Number five. Tolerance
The last but not least reason I find the Netherlands a nice place to raise children is general tolerance and low level of racism. It doesn’t mean of course that all the Dutch people are absolutely pleased with the increasing number of immigrants from various background, who take their working places and consume resources…..but let’s not go into politics. My subjective opinion and personal experience so far shows that Dutch society is quite tolerant towards people of different color, nationality, religion, culture. For the first time in their lives my semi-Malaysian children are not called “niggers” and are not bullied because they are a bit darker or just different from other children.

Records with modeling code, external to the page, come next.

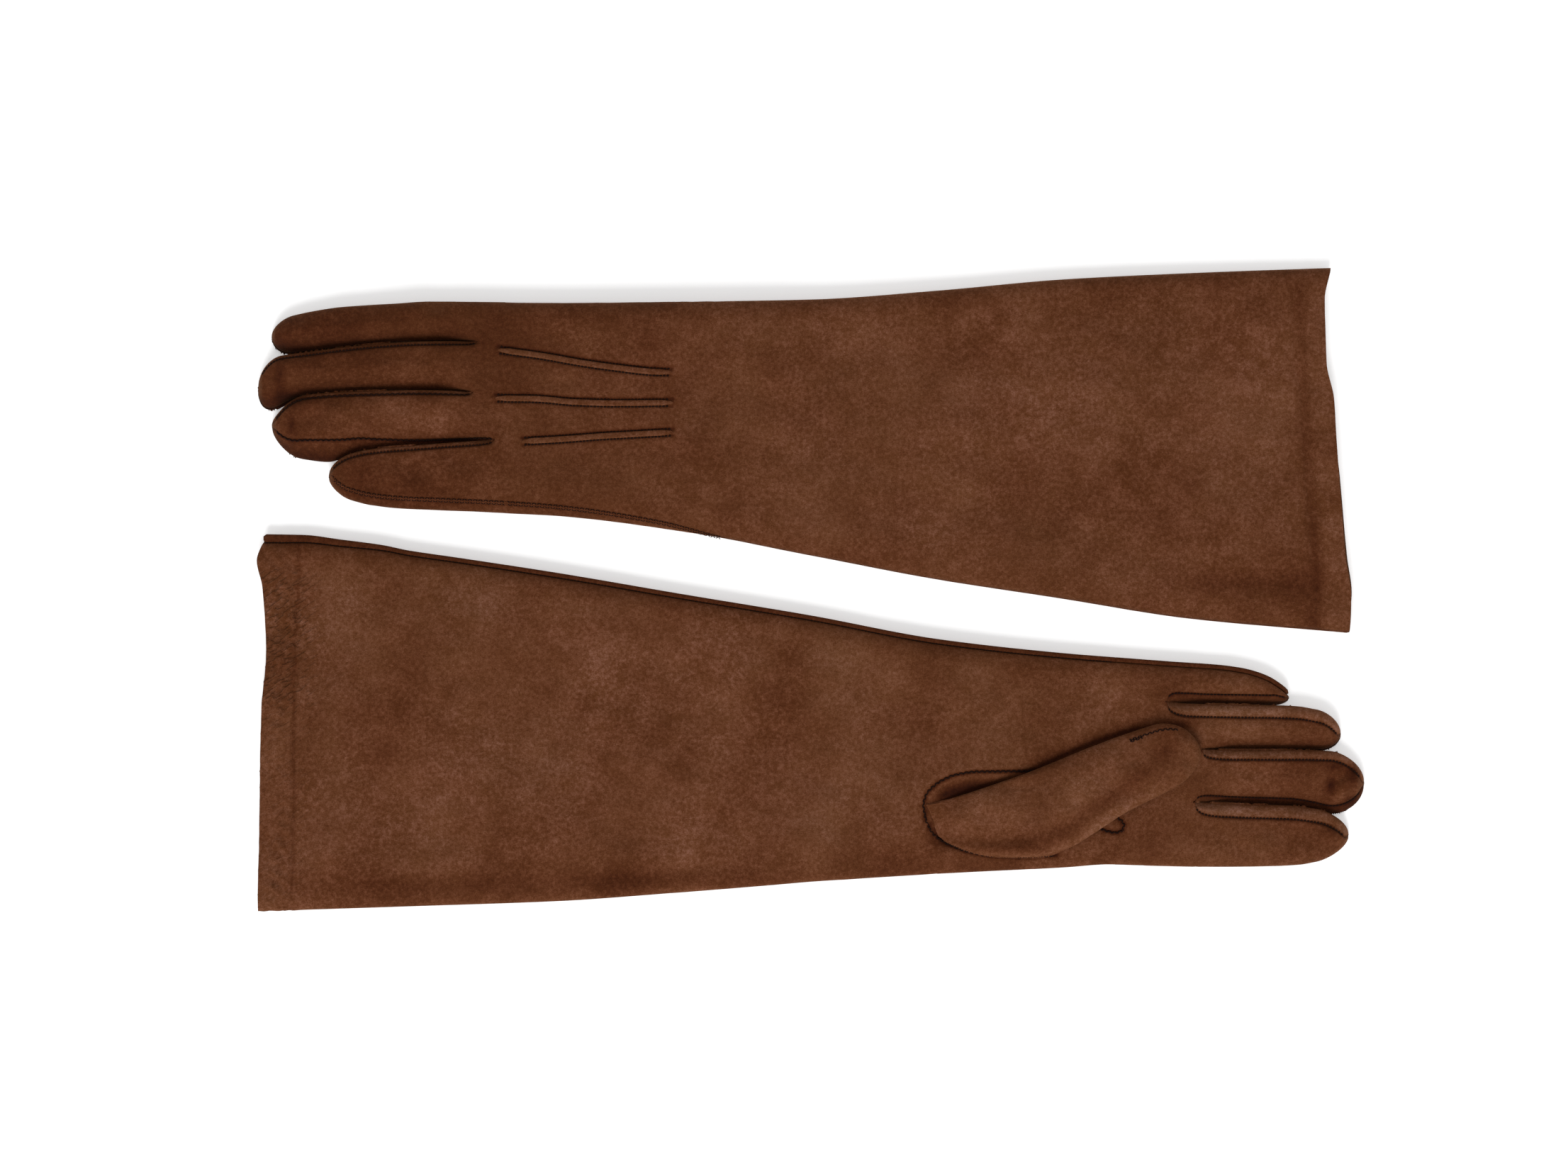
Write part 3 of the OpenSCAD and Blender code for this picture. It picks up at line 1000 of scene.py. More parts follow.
@dataclass
class Finger:
    """One finger: its leather, the strips between its faces, and its stitches."""

    lie: Lie
    plan: FingerPlan

    ROWS = 96
    DENSE = 150
    PARTING = 15.0  # how far past a slit a finger takes on its own shape
    UNDER_SEAM = 1.3  # how far inside its edge a lower seam lies
    # painted light on the fourchettes: the steep one that shows is lighter nap with a painted
    # highlight, the covered one painted darker as shade under its neighbour
    STEEP_TONE, GENTLE_TONE = 1.42, 0.8  # of a fourchette that shows, and of one that's covered

    def stations(self, start: float) -> Array:
        """Places along the finger from start to the tip, crowded at the tip."""
        t = np.linspace(0.0, 1.0, self.ROWS)
        tip = self.plan.tip[0]
        run = tip - start
        head = self.plan.tip_length
        body = np.linspace(start, tip - head, int(self.ROWS * 0.7), endpoint=False)
        angle = np.linspace(0.0, math.pi / 2, self.ROWS - len(body))
        if run <= head:
            return start + run * t
        return np.concatenate([body, tip - head + head * np.sin(angle)])

    def taper(self, x: Array) -> Array:
        """How much of its width the finger keeps at x: 1, falling to 0 at the tip."""
        return snub(x - self.plan.tip[0], self.plan.tip_length)

    def edges(self, x: Array) -> tuple[Array, Array]:
        """The finger's two edges at x."""
        plan = self.plan
        gap_a, gap_b = (
            0.0 if slit is None or self.is_steep(edge)
            else -0.15 * ramp(x, slit - 3.0, slit) - 0.3 * ramp(x, slit + 5.0, slit + 16.0)
            for edge, slit in (("a", plan.slit_a), ("b", plan.slit_b))
        )
        keep = self.taper(x)
        middle = plan.tip[1]
        return (
            lerp(middle, plan.a(x) + gap_a, keep),
            lerp(middle, plan.b(x) - gap_b, keep),
        )

    def shares(self, x: Array, u: Array, under: bool) -> Array:
        """How much a place follows the finger's own shape and not the whole hand's."""
        plan = self.plan
        slit_a, slit_b = (plan.under_a, plan.under_b) if under else (plan.slit_a, plan.slit_b)
        a = slit_a if slit_a is not None else slit_b
        b = slit_b if slit_b is not None else slit_a
        parted_a, parted_b = (ramp(x, slit, slit + self.PARTING) for slit in (a, b))
        return lerp(parted_a, parted_b, 0.5 + 0.5 * u)

    def place(self, x: Array, s: Array) -> Array:
        """Places on the finger's skin.

        Args:
            x: How far along the glove.
            s: How far round: 0 to 1 over the top from a to b, 1 to 2 down the b side, 2 to 3
                back under, 3 to 4 up the a side. It wraps.

        Returns:
            The places, with one more axis of 3.
        """
        x, s = np.broadcast_arrays(np.asarray(x, float), np.mod(np.asarray(s, float), 4.0))
        quarter = np.floor(s)
        t = s - quarter
        over = np.where(quarter == 0, -np.cos(math.pi * t), np.where(quarter == 1, 1.0, -1.0))
        u = np.where(quarter == 2, np.cos(math.pi * t), over)
        ya, yb = self.edges(x)
        y = lerp(ya, yb, 0.5 + 0.5 * u)
        high = self._top(x, y, u, ya, yb)
        low = self._bottom(x, y, u, ya, yb)
        drop = np.choose(quarter.astype(int), [0.0, t, 1.0, 1.0 - t], mode="wrap")
        return np.stack([x, y, lerp(high, low, drop)], axis=-1)

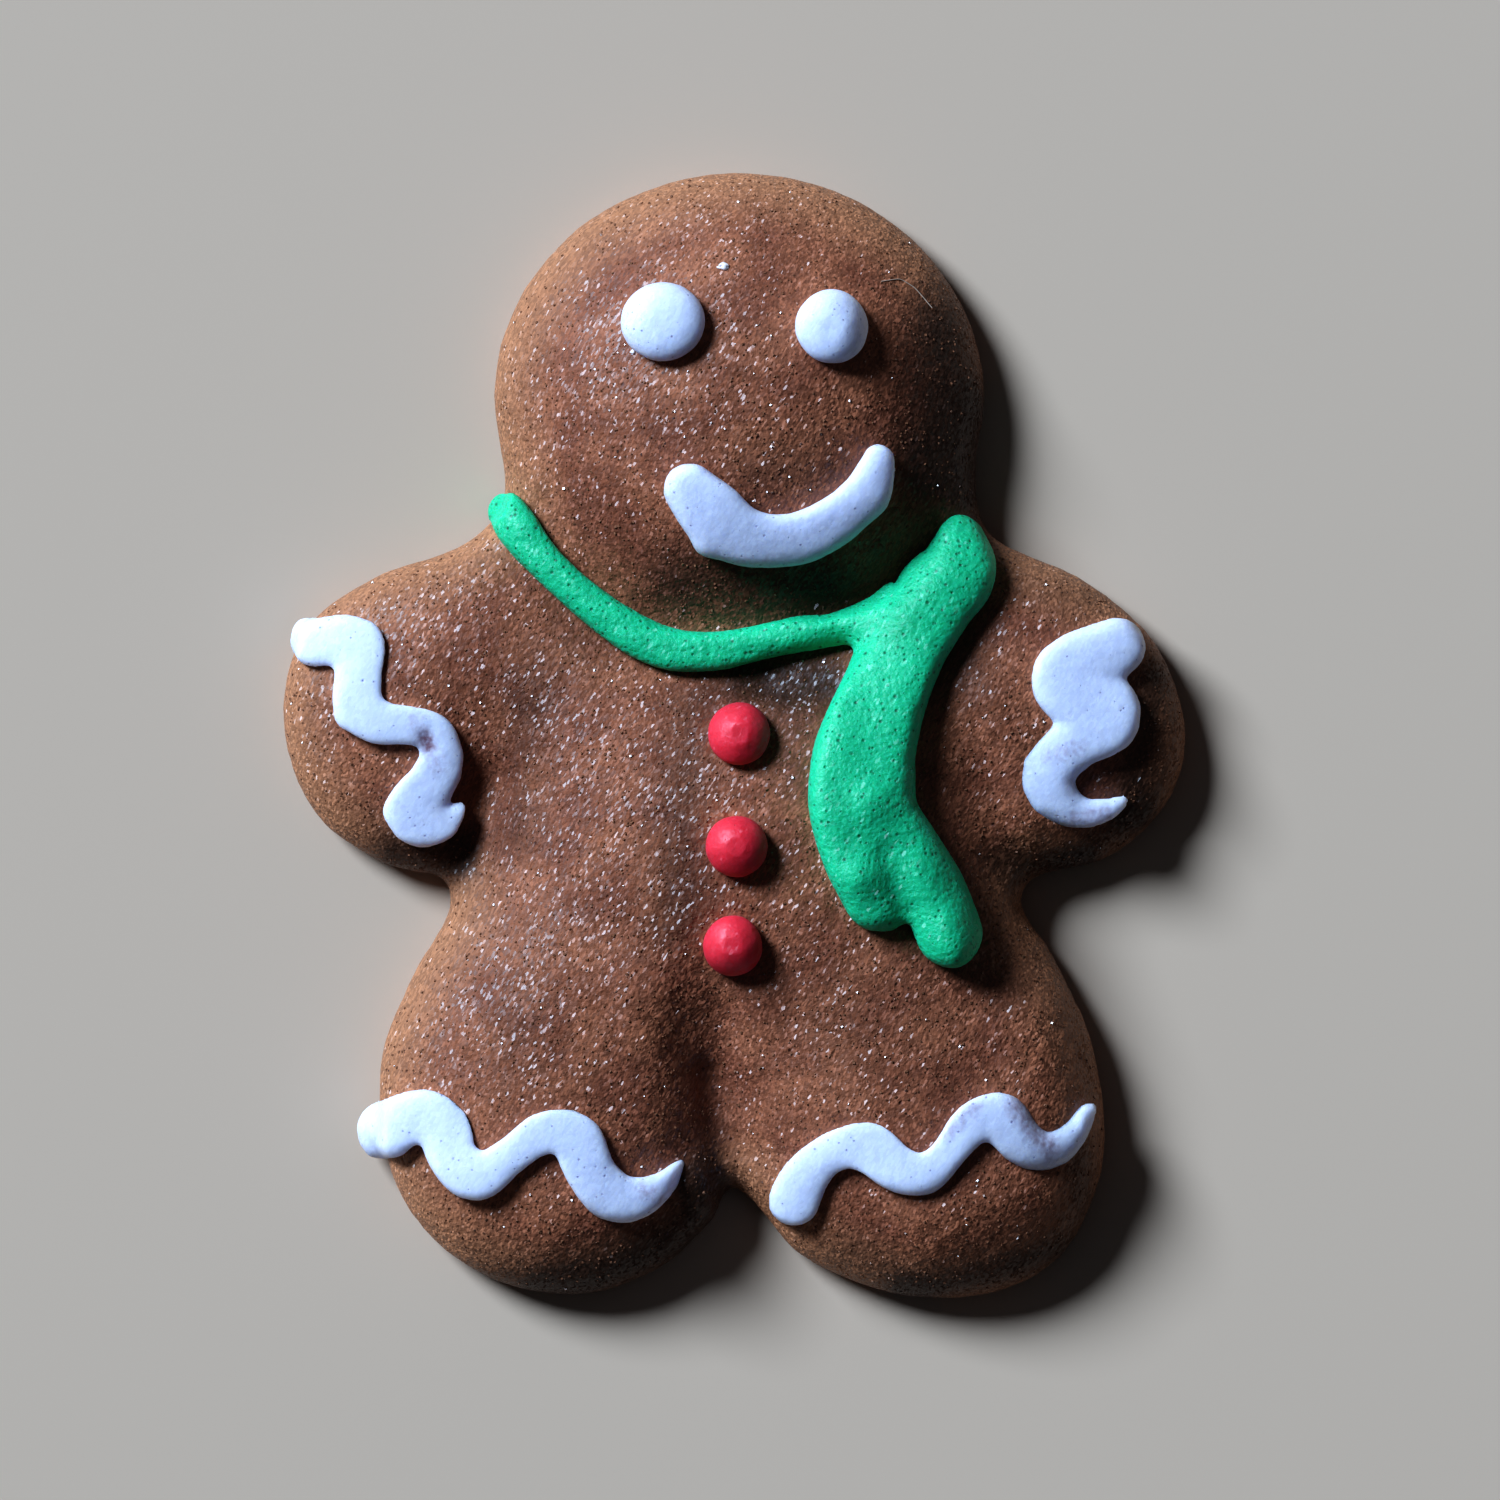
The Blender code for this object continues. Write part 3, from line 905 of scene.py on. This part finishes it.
@dataclass
class SugarGrains:
    """Fine sugar crystals set in the bare crust, joined to one mesh."""

    crust: BVHTree
    icing: BVHTree
    count: int = 7000
    smallest: float = 0.018  # half of a side
    largest: float = 0.042
    uneven: tuple[float, float] = (0.7, 1.3)  # times the size, for each side of a grain
    field_half: tuple[float, float] = (18.5, 23.0)  # half the sides of the field they fall on
    steepest: float = 0.35  # a normal's Z below which none stay on the crust
    gap: float = 0.15  # width of the crust without grains round the icing
    seed: int = 7

    def build(self) -> bpy.types.Object:
        """Builds the piece.

        Returns:
            The grains' object.
        """
        rng = np.random.default_rng(self.seed)
        block = np.array([[x, y, z] for x in (-1, 1) for y in (-1, 1) for z in (-1, 1)])
        sides = ((0, 1, 3, 2), (4, 6, 7, 5), (0, 4, 5, 1), (2, 3, 7, 6), (0, 2, 6, 4), (1, 5, 7, 3))
        points: list[list[float]] = []
        faces: list[list[int]] = []
        while len(faces) < len(sides) * self.count:
            x, y = (rng.uniform(-half, half) for half in self.field_half)
            spot, normal = top_of(self.crust, x, y)
            if spot is None or normal.z < self.steepest:
                continue
            if self.icing.find_nearest(spot, self.gap)[0]:
                continue
            turn, _ = np.linalg.qr(rng.normal(size=(3, 3)))
            turn *= np.sign(np.linalg.det(turn))
            size = rng.uniform(self.smallest, self.largest) * rng.uniform(*self.uneven, 3)
            first = len(points)
            points += ((block * size) @ turn.T + np.array(spot)).tolist()
            faces += [[first + i for i in side] for side in sides]
        mesh = bpy.data.meshes.new("sugar_grains")
        mesh.from_pydata([Vector(p) * MM for p in points], [], faces)
        piece = add_piece("sugar_grains", mesh, SugarCrystal())
        mesh.shade_flat()
        return piece


@dataclass
class Speck:
    """A crumb of dried icing, stuck to the crust."""

    crust: BVHTree
    name: str
    place: tuple[float, float]
    size: tuple[float, float, float]
    lumps: Relief = Relief(0.45, 0.12)  # on a ball that is 1 across
    lumpiness: float = 6.0

    def build(self) -> bpy.types.Object:
        """Builds the piece.

        Returns:
            The speck's object.
        """
        shape = bmesh.new()
        bmesh.ops.create_icosphere(shape, subdivisions=4, radius=0.5)
        mesh = bpy.data.meshes.new(self.name)
        shape.to_mesh(mesh)
        shape.free()
        ball = points_of(mesh) * MM
        ball *= 1 + self.lumpiness * self.lumps.at(ball)[:, None]
        spot, _ = top_of(self.crust, *self.place)
        set_points(mesh, ball * np.array(self.size) + np.array(spot))
        finish = replace(Icing.WHITE.finish, name="dried icing crumb", colour="e6dcdc", depth=0.05)
        return add_piece(self.name, mesh, finish)


@dataclass
class Fibre:
    """A fine fibre that lies on the crust along a curve."""

    crust: BVHTree
    path: tuple[tuple[float, float], ...]
    radius: float = 0.022
    steps: int = 48
    sides: int = 8
    softening: int = 12  # rounds that round off the curve's corners
    span: int = 7  # steps that it bridges the crust's relief over

    def build(self) -> bpy.types.Object:
        """Builds the piece.

        Returns:
            The fibre's object.
        """
        knots = np.array(self.path)
        share = np.linspace(0, len(knots) - 1, self.steps)
        bent = [np.interp(share, range(len(knots)), knots[:, axis]) for axis in (0, 1)]
        line = np.array(bent).T
        for _ in range(self.softening):
            line[1:-1] = (line[:-2] + 2 * line[1:-1] + line[2:]) / 4
        heights = [top_of(self.crust, *spot)[0].z + self.radius for spot in line]
        padded = np.pad(heights, self.span // 2, "edge")
        heights = np.convolve(padded, np.ones(self.span) / self.span, "valid")
        centres = np.column_stack([line, heights])
        points: list[Vector] = []
        for i, centre in enumerate(centres):
            along = Vector(centres[min(i + 1, self.steps - 1)] - centres[max(i - 1, 0)])
            turn = along.to_track_quat("Z", "X").to_matrix()
            for side in range(self.sides):
                angle = math.tau * side / self.sides
                round_it = Vector((math.cos(angle), math.sin(angle), 0.0)) * self.radius
                points.append((Vector(centre) + turn @ round_it) * MM)
        faces = [
            [row + side, row + (side + 1) % self.sides]
            + [row + self.sides + (side + 1) % self.sides, row + self.sides + side]
            for row in range(0, (self.steps - 1) * self.sides, self.sides)
            for side in range(self.sides)
        ]
        mesh = bpy.data.meshes.new("fibre")
        mesh.from_pydata(points, [], faces)
        return add_piece("fibre", mesh, PaleFibre())


# The studio


@dataclass
class Studio:
    """A plain pale ground, one large soft lamp from the upper left and a weak fill."""

    ground_half: float = 600.0
    lamp_azimuth: float = 140.0  # degrees from +X towards +Y
    lamp_height: float = 36.0  # degrees above the ground
    lamp_distance: float = 3000.0
    lamp_width: float = 1200.0
    lamp_power: float = 141.0  # watts
    lamp_colour: str = "cbe4ff"
    fill_colour: str = "d8e7ff"
    fill: float = 0.052
    view_width: float = 60.0
    view_level: float = 2.5  # height of the plane that view_width is measured in
    view_middle: tuple[float, float] = (0.64, -0.64)
    lens: float = 700.0

    def build(self) -> None:
        """Builds the ground, the lights and the camera."""
        self.make_ground()
        self.make_lights()
        self.make_camera()

    def make_ground(self) -> None:
        """Makes the ground."""
        mesh = bpy.data.meshes.new("ground")
        shape = bmesh.new()
        bmesh.ops.create_grid(shape, x_segments=1, y_segments=1, size=self.ground_half * MM)
        shape.to_mesh(mesh)
        shape.free()
        mesh.materials.append(PalePaper().make())
        ground = bpy.data.objects.new("ground", mesh)
        bpy.context.scene.collection.objects.link(ground)

    def make_lights(self) -> None:
        """Makes the lamp and the fill."""
        lamp = bpy.data.lights.new("window lamp", "AREA")
        lamp.shape = "DISK"
        lamp.size = self.lamp_width * MM
        lamp.energy = self.lamp_power
        lamp.color = linear(self.lamp_colour)[:3]
        azimuth, height = math.radians(self.lamp_azimuth), math.radians(self.lamp_height)
        towards = Vector(
            (
                math.cos(azimuth) * math.cos(height),
                math.sin(azimuth) * math.cos(height),
                math.sin(height),
            )
        )
        obj = bpy.data.objects.new("window lamp", lamp)
        obj.location = towards * self.lamp_distance * MM
        obj.rotation_euler = towards.to_track_quat("Z", "Y").to_euler()
        bpy.context.scene.collection.objects.link(obj)
        world = bpy.data.worlds.new("room")
        world.use_nodes = True
        background = world.node_tree.nodes["Background"]
        background.inputs["Color"].default_value = linear(self.fill_colour)
        background.inputs["Strength"].default_value = self.fill
        bpy.context.scene.world = world

    def make_camera(self) -> None:
        """Makes the camera, which looks straight down on the face."""
        camera = bpy.data.cameras.new("camera")
        camera.lens = self.lens
        distance = self.view_width * self.lens / camera.sensor_width
        obj = bpy.data.objects.new("camera", camera)
        obj.location = Vector((*self.view_middle, self.view_level + distance)) * MM
        bpy.context.scene.collection.objects.link(obj)
        bpy.context.scene.camera = obj


# What lies where on the biscuit


PIPING = (
    PipedIcing(
        "eye_left",
        Icing.WHITE,
        levelling=0.3,
        height=1.1,
        run=3.0,
        bulges=(Dab((-2.8, 16.4), (-2.8, 16.4), 5.0, 0.08),),
    ),
    PipedIcing(
        "eye_right",
        Icing.WHITE,
        levelling=0.2,
        height=1.1,
        run=3.0,
        bulges=(Dab((3.9, 16.2), (3.9, 16.2), 5.0, 0.04),),
    ),
    PipedIcing(
        "smile",
        Icing.WHITE,
        levelling=1.2,
        height=0.9,
        run=2.0,
        bulges=(
            Dab((-1.3, 7.3), (-1.3, 7.3), 0.6, 0.25),
            Dab((-2.8, 9.4), (-2.8, 9.4), 1.0, 0.1),
            Dab((0.2, 9.9), (0.2, 9.9), 0.8, 0.15),
            Dab((6.1, 10.8), (6.0, 9.2), 0.7, 0.2),
        ),
    ),
    PipedIcing(
        "scarf",
        Icing.GREEN,
        rounds=10,
        bed=0.7,
        levelling=0.8,
        run=3.0,
        soft_spots=(
            Dab((6.4, -1.6), (7.3, -6.6), 1.3, 1.6),
            Dab((4.0, 4.2), (6.6, 5.6), 1.0, 1.0),
            Dab((8.6, 6.8), (9.2, 8.0), 0.8, 0.7),
        ),
        pushes=(
            Dab((5.6, 3.0), (5.2, -6.5), 1.8, -0.2),
            Dab((6.8, 4.8), (8.4, 6.6), 1.0, 0.3),
            Dab((5.4, -2.7), (5.4, -2.7), 0.9, 0.3),
            Dab((5.0, -5.8), (5.0, -5.8), 0.8, 0.3),
            Dab((8.5, -7.6), (9.0, -9.2), 0.8, 0.3),
            Dab((7.4, -3.6), (7.8, -6.2), 0.8, 0.2),
            Dab((6.2, -4.8), (6.9, -7.0), 0.55, -0.2),
        ),
        bulges=(
            Dab((6.3, 5.9), (7.5, 7.1), 0.55, 0.5),
            Dab((8.1, 8.2), (8.4, 8.4), 0.5, -0.15),
            Dab((3.8, 4.9), (5.9, 5.9), 0.8, -0.32),
        ),
        # Painted shade and mottle on the knot and at the tail's end.
        thin_and_shaded_spots=(
            Dab((6.4, 4.2), (8.4, 7.0), 1.1, 0.42),
            Dab((6.7, -5.4), (6.7, -5.4), 0.9, 0.3),
        ),
    ),
    *(
        PipedIcing(f"button_{place}", Icing.RED, levelling=-0.1, height=1.15, run=3.0)
        for place in ("top", "middle", "bottom")
    ),
    PipedIcing(
        "arm_trim_left",
        Icing.WHITE,
        levelling=1.6,
        height=0.65,
        run=3.0,
        pushes=(Dab((-12.3, -0.2), (-12.2, -0.5), 0.35, -0.15),),
        bulges=(
            Dab((-14.2, 4.3), (-14.2, 4.3), 0.5, 0.08),
            Dab((-17.4, 4.5), (-17.4, 4.5), 0.6, 0.2),
            Dab((-11.0, -1.0), (-11.4, -2.6), 0.6, 0.15),
            Dab((-16.0, 0.3), (-16.0, 0.3), 0.5, 0.2),
            Dab((-14.0, -3.1), (-14.0, -3.1), 0.5, 0.15),
        ),
        thin_and_shaded_spots=(
            Dab((-12.3, -0.2), (-12.2, -0.5), 0.25, 0.7),
            Dab((-12.7, 0.5), (-11.9, -1.2), 0.7, 0.35),
        ),
    ),
    PipedIcing(
        "arm_trim_right",
        Icing.WHITE,
        levelling=1.0,
        height=0.65,
        run=3.0,
        bulges=(Dab((11.7, -1.2), (12.0, -2.8), 0.6, 0.3),),
        thin_and_shaded_spots=(
            Dab((13.8, -0.5), (12.6, -0.9), 0.6, 0.35),
            Dab((13.6, -3.4), (14.8, -3.2), 0.5, 0.45),
        ),
    ),
    PipedIcing(
        "leg_trim_left",
        Icing.WHITE,
        levelling=1.6,
        height=0.7,
        run=4.0,
        bulges=(Dab((-14.4, -16.6), (-13.4, -16.6), 0.5, 0.22),),
        thin_and_shaded_spots=(Dab((-3.6, -18.2), (-3.0, -18.6), 0.5, 0.4),),
    ),
    PipedIcing(
        "leg_trim_right",
        Icing.WHITE,
        levelling=1.6,
        height=0.65,
        run=3.0,
        thin_and_shaded_spots=(
            Dab((8.6, -15.9), (9.6, -14.9), 0.6, 0.35),
            Dab((11.3, -14.9), (12.6, -16.6), 0.6, 0.55),
        ),
    ),
)

SPECKS = (
    ("speck_brow", (-0.44, 18.64), (0.46, 0.34, 0.24)),
    ("speck_eye", (-4.04, 15.24), (0.22, 0.2, 0.16)),
    ("speck_smile", (6.32, 10.56), (0.24, 0.2, 0.16)),
)

FIBRE_PATH = ((5.88, 18.08), (6.64, 18.2), (7.24, 17.84), (7.92, 17.04))


def report(piece: bpy.types.Object) -> bpy.types.Object:
    """Logs a piece's name and how many faces it has, and hands it on."""
    log.info("%s: %d faces", piece.name, len(piece.data.polygons))
    return piece


def main() -> None:
    """Builds every piece, the studio and the camera."""
    logging.basicConfig(level=logging.INFO, format="%(message)s")
    bpy.context.scene.view_settings.view_transform = "Standard"
    bpy.context.scene.view_settings.look = "High Contrast"
    crust = search_tree([report(Biscuit().build())])
    icing = search_tree([report(piping.build(crust)) for piping in PIPING])
    report(SugarGrains(crust, icing).build())
    for speck in SPECKS:
        report(Speck(crust, *speck).build())
    report(Fibre(crust, FIBRE_PATH).build())
    Studio().build()


if __name__ == "__main__":
    main()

I have spotted several prerequisites of this kind of attitude: high level of education; cultural and social diversity of people living in the Netherlands, non discrimination policy adopted by the local authorities and propagated by media. However, what I see so far is a society so diverse that it will simply not survive without tolerance, respect and acceptance!
And yes, it’s good to be mom in the Netherlands!
P.S. Everything that is mentioned in this article is my subjective opinion, without a slightest intention to be the final and ultimate truth!